# To do:
Reproduce exactly the opening lines of the listing, stopping after the line that contains "point of the" and including it.

===============

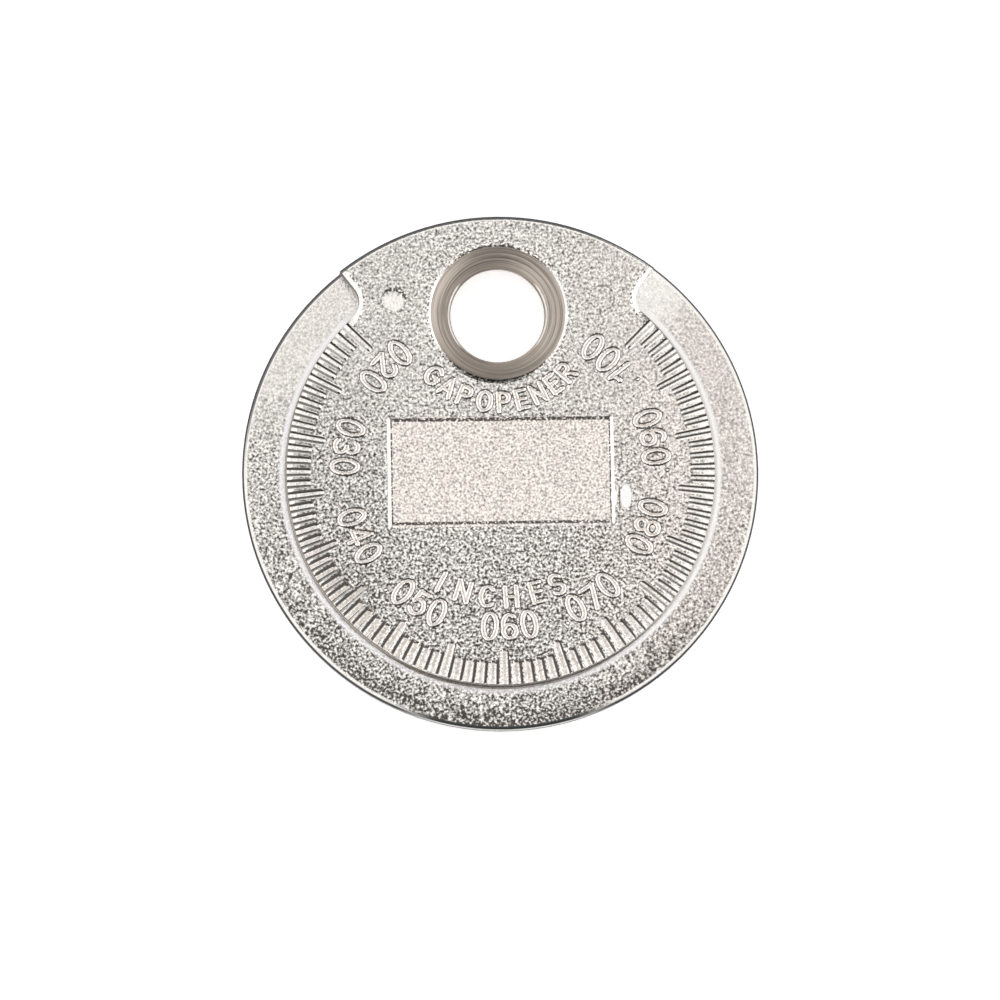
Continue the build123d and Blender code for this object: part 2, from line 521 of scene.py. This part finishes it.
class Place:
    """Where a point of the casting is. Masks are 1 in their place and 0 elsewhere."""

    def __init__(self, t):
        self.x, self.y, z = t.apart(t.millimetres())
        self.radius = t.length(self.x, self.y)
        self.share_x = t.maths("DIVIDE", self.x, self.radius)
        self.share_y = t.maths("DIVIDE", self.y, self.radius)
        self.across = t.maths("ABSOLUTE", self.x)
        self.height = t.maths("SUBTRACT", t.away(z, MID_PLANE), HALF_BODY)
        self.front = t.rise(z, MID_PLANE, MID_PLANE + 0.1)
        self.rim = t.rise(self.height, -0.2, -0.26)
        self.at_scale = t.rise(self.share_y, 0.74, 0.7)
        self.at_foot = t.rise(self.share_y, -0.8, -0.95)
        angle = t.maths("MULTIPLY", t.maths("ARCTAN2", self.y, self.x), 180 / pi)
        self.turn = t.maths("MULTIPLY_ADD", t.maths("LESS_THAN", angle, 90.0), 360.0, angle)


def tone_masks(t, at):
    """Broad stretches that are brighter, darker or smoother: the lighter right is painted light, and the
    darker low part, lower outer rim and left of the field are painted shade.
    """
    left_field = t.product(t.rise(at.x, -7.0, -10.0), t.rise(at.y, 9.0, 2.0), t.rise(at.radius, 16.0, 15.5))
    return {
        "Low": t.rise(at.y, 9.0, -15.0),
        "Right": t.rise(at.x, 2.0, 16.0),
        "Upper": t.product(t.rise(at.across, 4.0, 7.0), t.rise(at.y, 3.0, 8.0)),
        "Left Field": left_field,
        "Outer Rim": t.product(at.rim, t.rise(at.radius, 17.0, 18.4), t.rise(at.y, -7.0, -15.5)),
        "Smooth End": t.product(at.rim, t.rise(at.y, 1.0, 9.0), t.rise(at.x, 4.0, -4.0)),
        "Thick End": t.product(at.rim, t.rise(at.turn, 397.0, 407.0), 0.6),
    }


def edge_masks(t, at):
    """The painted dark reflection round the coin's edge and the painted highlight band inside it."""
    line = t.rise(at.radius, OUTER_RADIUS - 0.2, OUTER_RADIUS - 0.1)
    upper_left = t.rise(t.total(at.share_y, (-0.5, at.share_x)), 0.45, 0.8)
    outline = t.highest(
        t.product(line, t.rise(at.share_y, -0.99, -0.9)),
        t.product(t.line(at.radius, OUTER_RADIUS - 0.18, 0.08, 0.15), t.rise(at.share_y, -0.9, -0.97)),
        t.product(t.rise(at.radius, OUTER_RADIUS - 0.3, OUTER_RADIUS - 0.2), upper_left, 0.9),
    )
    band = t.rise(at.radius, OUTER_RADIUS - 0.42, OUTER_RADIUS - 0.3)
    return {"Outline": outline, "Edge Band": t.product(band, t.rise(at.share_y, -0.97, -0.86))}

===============

# Exercise output:
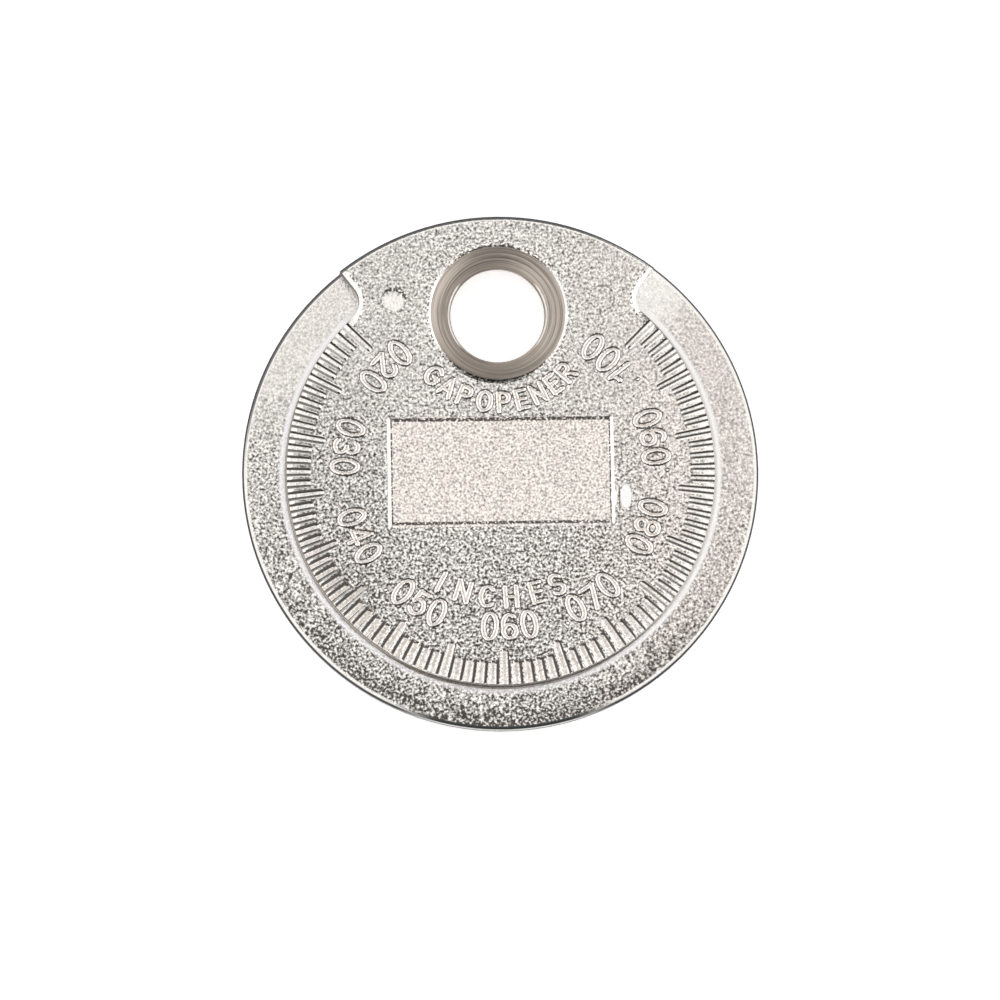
Continue the build123d and Blender code for this object: part 2, from line 521 of scene.py. This part finishes it.
class Place:
    """Where a point of the casting is. Masks are 1 in their place and 0 elsewhere."""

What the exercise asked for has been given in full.